◆ Task objective
Output exactly the span of lines that begins at the line containing "Keep writing the" and ends at the line containing "return material", both lines included.
[START OF Raw data]
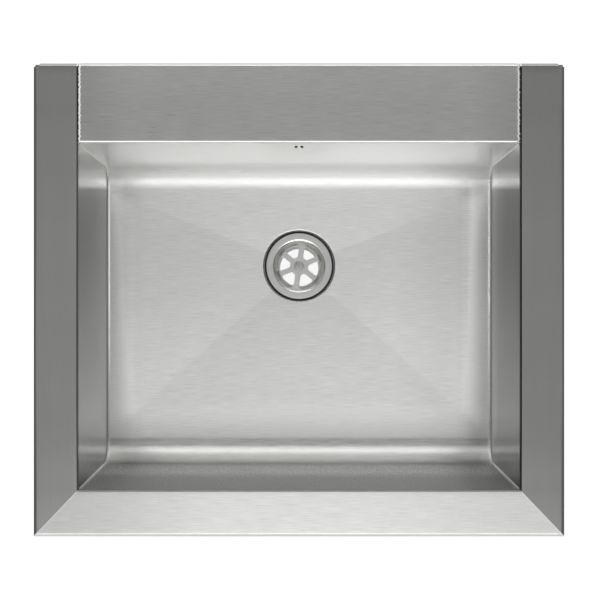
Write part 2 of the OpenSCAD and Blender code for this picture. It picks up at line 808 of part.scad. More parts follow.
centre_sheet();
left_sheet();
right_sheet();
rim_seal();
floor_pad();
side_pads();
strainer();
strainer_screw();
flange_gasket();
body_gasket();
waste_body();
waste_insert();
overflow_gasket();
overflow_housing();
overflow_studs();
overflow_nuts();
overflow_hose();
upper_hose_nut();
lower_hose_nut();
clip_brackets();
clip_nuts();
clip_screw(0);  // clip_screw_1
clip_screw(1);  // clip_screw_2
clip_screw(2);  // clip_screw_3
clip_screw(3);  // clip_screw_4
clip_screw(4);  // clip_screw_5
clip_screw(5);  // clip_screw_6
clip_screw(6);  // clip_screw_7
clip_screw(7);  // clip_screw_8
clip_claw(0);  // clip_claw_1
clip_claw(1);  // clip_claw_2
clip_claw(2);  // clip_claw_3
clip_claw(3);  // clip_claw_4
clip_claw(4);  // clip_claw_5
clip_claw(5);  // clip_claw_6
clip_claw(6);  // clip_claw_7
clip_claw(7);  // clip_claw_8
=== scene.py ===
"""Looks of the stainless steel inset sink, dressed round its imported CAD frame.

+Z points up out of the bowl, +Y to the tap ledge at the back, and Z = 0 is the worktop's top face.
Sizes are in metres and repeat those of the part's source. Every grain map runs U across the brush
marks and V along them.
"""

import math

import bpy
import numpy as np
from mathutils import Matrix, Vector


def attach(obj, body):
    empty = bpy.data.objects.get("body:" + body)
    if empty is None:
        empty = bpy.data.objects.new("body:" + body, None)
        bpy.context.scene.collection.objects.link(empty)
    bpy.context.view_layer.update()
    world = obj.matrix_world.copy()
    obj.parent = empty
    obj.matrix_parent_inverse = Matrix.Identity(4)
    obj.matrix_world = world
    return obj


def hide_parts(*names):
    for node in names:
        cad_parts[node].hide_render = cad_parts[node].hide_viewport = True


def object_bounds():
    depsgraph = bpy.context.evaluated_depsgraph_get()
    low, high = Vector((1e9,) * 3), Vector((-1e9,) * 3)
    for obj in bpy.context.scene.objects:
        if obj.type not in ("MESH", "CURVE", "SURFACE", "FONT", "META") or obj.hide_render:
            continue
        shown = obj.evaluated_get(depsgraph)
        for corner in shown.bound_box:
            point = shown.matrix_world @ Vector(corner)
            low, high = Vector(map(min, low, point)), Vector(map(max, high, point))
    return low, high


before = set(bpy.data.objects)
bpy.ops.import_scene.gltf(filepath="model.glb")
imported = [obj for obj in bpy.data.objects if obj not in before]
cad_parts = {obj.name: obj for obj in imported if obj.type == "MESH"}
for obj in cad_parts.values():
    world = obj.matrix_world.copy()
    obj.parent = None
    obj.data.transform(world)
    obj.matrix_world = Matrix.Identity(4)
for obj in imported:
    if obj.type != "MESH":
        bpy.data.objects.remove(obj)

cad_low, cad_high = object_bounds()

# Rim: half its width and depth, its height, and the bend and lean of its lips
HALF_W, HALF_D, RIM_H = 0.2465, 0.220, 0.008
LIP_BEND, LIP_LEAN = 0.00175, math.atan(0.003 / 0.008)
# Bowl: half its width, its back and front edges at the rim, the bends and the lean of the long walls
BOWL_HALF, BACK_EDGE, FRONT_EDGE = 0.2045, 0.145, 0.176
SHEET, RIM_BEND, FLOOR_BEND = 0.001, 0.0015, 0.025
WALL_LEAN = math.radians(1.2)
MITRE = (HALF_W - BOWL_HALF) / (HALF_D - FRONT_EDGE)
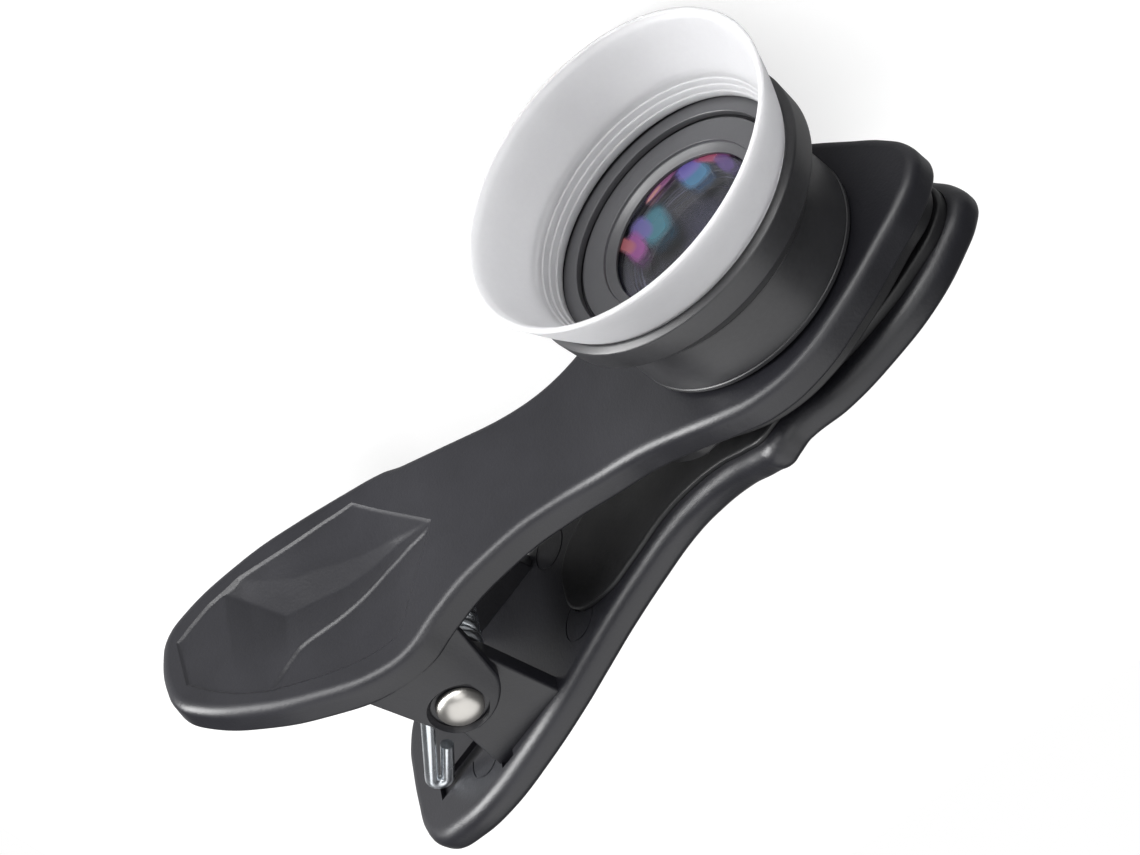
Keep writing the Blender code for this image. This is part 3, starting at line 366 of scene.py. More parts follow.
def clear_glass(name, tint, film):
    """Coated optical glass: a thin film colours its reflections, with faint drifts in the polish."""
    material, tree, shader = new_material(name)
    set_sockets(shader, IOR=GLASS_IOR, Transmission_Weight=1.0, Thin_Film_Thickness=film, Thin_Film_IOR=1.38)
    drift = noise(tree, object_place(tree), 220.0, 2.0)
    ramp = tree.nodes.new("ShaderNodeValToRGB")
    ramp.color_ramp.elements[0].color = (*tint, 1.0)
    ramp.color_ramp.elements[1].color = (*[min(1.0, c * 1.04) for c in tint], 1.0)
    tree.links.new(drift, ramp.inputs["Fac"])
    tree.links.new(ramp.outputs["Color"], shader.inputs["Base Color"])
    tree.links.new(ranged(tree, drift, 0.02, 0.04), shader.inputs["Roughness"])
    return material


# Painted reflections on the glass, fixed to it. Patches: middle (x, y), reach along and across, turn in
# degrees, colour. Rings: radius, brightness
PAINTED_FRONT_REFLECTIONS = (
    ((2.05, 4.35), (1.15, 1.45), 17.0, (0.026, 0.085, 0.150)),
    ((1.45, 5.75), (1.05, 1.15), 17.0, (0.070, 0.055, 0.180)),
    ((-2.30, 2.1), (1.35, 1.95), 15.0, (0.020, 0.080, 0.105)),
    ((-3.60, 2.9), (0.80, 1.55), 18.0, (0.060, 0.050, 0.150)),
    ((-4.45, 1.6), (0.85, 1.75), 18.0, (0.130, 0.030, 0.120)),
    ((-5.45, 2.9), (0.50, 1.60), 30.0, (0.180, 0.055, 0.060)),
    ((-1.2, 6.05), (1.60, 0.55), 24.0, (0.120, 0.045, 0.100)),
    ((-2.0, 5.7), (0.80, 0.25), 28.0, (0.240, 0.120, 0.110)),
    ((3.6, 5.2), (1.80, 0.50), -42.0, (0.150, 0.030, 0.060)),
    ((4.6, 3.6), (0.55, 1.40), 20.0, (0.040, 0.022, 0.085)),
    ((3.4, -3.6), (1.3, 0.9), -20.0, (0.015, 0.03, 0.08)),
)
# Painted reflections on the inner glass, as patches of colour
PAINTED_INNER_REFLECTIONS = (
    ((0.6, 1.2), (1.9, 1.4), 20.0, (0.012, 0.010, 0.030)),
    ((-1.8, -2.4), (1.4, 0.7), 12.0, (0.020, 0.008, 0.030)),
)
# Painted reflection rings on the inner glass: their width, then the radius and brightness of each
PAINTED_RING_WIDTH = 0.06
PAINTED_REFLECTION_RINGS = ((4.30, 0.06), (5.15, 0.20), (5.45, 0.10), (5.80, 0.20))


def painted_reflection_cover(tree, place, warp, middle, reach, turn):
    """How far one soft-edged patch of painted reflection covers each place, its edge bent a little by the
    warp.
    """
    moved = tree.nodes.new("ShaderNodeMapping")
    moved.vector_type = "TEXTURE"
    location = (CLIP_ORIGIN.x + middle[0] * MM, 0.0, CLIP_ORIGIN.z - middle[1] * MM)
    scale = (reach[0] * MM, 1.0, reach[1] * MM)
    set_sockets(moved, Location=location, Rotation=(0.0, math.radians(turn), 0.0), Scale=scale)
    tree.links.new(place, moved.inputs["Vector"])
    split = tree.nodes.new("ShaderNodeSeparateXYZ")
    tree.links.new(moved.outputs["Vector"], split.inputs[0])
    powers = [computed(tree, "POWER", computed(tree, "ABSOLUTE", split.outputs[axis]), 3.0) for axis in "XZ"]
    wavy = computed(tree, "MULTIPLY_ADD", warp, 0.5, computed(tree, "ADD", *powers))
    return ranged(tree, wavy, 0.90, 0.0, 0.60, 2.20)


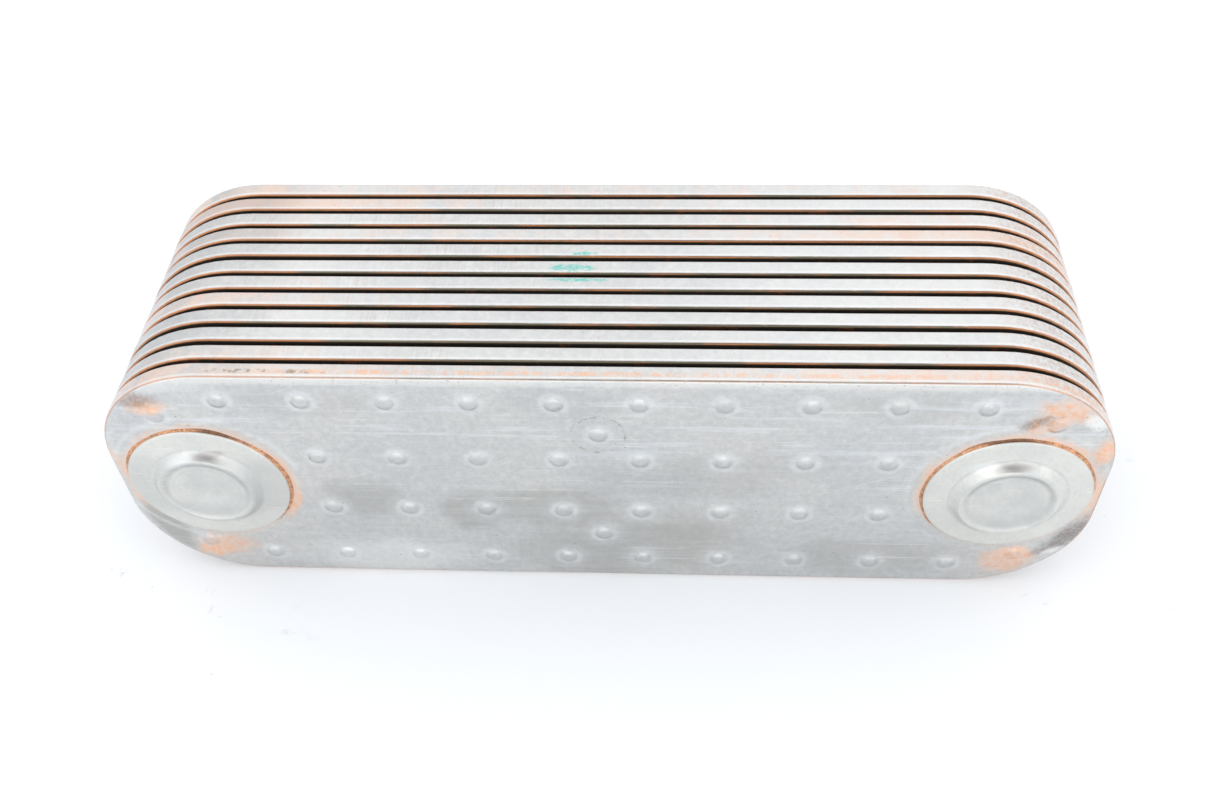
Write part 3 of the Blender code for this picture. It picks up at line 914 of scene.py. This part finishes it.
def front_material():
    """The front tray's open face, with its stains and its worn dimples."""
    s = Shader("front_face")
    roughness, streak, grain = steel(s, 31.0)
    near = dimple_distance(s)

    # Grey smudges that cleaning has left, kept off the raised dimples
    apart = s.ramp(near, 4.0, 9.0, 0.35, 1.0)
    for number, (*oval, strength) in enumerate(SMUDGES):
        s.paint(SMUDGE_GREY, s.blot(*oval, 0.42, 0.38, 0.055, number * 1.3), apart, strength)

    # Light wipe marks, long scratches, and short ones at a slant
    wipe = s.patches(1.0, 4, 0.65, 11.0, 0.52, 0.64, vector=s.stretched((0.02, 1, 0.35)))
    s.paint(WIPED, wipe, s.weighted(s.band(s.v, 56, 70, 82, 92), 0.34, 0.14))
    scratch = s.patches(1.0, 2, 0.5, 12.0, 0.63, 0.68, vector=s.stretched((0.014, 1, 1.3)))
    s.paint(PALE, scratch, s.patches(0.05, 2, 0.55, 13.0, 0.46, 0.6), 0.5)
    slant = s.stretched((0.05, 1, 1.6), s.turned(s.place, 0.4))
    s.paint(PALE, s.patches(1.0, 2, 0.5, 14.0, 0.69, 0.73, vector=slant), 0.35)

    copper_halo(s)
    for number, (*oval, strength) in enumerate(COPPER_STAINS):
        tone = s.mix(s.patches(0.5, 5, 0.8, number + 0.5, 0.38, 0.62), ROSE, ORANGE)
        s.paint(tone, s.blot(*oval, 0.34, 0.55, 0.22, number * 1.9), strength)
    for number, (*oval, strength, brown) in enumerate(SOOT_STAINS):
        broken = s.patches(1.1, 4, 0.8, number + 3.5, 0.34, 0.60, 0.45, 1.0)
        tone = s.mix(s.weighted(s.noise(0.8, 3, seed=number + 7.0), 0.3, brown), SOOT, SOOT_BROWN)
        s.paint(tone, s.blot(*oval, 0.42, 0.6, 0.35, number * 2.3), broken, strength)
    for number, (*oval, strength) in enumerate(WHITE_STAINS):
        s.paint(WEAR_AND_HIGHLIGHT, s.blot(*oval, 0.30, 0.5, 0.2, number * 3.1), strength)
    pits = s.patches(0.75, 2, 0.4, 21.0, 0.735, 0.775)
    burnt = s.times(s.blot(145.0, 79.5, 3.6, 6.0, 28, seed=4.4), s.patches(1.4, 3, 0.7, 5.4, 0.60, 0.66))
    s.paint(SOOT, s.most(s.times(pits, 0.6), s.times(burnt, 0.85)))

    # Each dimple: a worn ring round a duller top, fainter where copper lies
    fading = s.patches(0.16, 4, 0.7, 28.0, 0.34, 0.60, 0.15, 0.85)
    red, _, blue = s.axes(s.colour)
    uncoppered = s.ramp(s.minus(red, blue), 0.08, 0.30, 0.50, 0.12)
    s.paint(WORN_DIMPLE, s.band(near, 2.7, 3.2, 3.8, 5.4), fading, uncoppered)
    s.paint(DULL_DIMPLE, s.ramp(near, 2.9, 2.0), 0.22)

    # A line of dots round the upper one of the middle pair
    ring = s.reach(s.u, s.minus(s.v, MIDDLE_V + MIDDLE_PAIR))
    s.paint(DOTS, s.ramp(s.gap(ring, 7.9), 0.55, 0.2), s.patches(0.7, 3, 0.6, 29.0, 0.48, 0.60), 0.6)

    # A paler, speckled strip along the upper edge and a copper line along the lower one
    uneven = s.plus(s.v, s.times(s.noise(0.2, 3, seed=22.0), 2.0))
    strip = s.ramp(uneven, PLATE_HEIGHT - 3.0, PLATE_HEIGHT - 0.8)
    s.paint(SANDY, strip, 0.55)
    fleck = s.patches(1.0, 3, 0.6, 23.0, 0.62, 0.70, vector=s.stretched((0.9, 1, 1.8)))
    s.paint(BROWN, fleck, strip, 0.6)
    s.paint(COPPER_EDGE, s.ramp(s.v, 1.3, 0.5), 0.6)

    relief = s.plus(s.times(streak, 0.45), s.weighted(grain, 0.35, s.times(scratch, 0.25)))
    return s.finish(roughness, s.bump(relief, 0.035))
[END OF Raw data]
◆ Result of this exercise
Keep writing the Blender code for this image. This is part 3, starting at line 366 of scene.py. More parts follow.
def clear_glass(name, tint, film):
    """Coated optical glass: a thin film colours its reflections, with faint drifts in the polish."""
    material, tree, shader = new_material(name)
    set_sockets(shader, IOR=GLASS_IOR, Transmission_Weight=1.0, Thin_Film_Thickness=film, Thin_Film_IOR=1.38)
    drift = noise(tree, object_place(tree), 220.0, 2.0)
    ramp = tree.nodes.new("ShaderNodeValToRGB")
    ramp.color_ramp.elements[0].color = (*tint, 1.0)
    ramp.color_ramp.elements[1].color = (*[min(1.0, c * 1.04) for c in tint], 1.0)
    tree.links.new(drift, ramp.inputs["Fac"])
    tree.links.new(ramp.outputs["Color"], shader.inputs["Base Color"])
    tree.links.new(ranged(tree, drift, 0.02, 0.04), shader.inputs["Roughness"])
    return material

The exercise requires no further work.